There is no doubt that the recent Olympics have been a great showcase for Great Britain and they also served to highlight the value of fitness and good health to all of us whatever our age may be.
And didn’t we do well in every way…Team GB and LOCOG are to be congratulated for a truly magnificent Olympian effort.
It received worldwide coverage of course and some very interesting stories emerged as a result of that including the comments by a previous Olympic heroine, now a Team GB Mentor, the one and only Dame Kelly Holmes who stated categorically that she had no patience with ‘snort merchants’.
“It winds me up so much,” declared the double gold medallist. She wasn’t even talking about partners in bed. So profound is her hatred of the habit that, in the past, she has woken up “countless” snorers on planes when she is travelling. “Now, I’ll either knock past someone deliberately, or tell the hostess to wake them otherwise I’m going to smother them,” she added.
Another wonderful story or two emerged during the Olympics from one of my favourite columnists in the British National Press, Leo McKinstry, a regular writer for many of our better quality publications who confessed to the following.
“To give you an indication of how loud my snoring is, I was chatting to a neighbour the other day and he mentioned, to my embarrassment, that he could actually hear me from his garden early in the morning – even though I sleep on the third floor of our house”.
In his defence he said that he came from from a family of heavy snorers and that some of his male relatives could have competed for Team GB if snoring were an Olympic sport.
Even in his youth, he could easily wreck the peace of the night.
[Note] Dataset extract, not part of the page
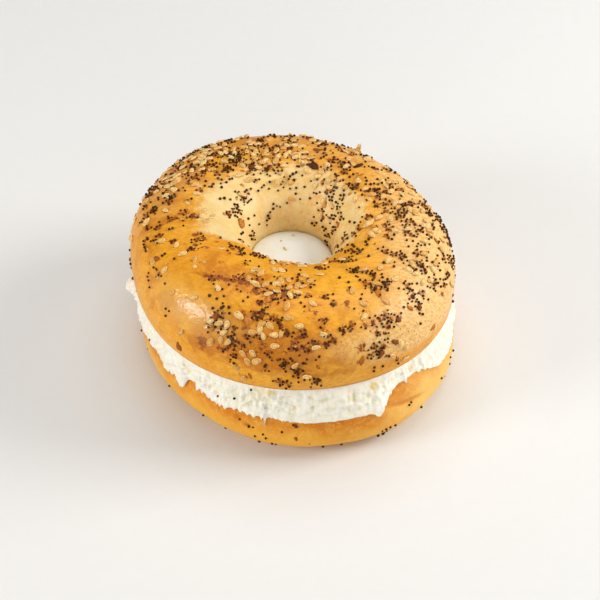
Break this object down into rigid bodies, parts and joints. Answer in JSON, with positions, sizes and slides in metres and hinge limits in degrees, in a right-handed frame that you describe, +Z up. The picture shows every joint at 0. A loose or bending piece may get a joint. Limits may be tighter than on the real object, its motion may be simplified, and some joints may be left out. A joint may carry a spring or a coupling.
{
  "type": "bagel sandwich",
  "caption": "Seeded bagel cut across into a heel and a crown, with a thick layer of cream cheese between them that domes up into the hole.",
  "frame": {"origin": "on the surface the sandwich rests on, under the middle of its bounding box", "axes": "+Z up through the layers, -Y towards the viewer of the picture, +X to the viewer's right"},
  "size_m": [0.1197, 0.1231, 0.0614],
  "materials": {
    "crust": "baked bagel crust, satin gloss, golden with darker brown patches",
    "cream_cheese": "soft cream cheese, ragged and slightly moist"
  },
  "bodies": {
    "root": {"crown": "crust", "cream_cheese": "cream_cheese", "heel": "crust"}
  },
  "joints": []
}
On one occasion, he went to a student party at a friend’s house in Brighton and, once the drink had run out, a large group of them bedded down in sleeping bags on the floor of an upper room.
The next morning, he woke up on the floor of the kitchen, still in his sleeping bag. When he asked his friend how on earth he had got there, he told him that the other partygoers were so fed up with his snoring that they lifted him up and put him downstairs and he had slept through the whole thing.
There are many claimed solutions to the problem of snoring – even surgery. One could take the ultimate step by having an operation on the nose, just as the Labour leader Ed Miliband did last year. But there is always a small risk with invasive surgery, and, besides, I gather the success rate is not that high. Indeed, judging by the way he still speaks, the operation on Red Ed’s nasal passage hardly seems to have worked at all.
So the Olympics may be over – but the problem of snoring goes on. Take expert advice if you are a sufferer and consult your Doctor or Dentist. The NHS has simple approved methods to help that can remove the problem for many with little effort and minimal expense – and the relief is instant – a simple mouthpiece that is easy to wear at night and helps to keep the airways open.
You’ll breathe better – minimise your snoring or even eradicate it totally – sleep well – and your bedfellow too will breathe a sigh of relief.
You will have achieved a real Gold Medal result.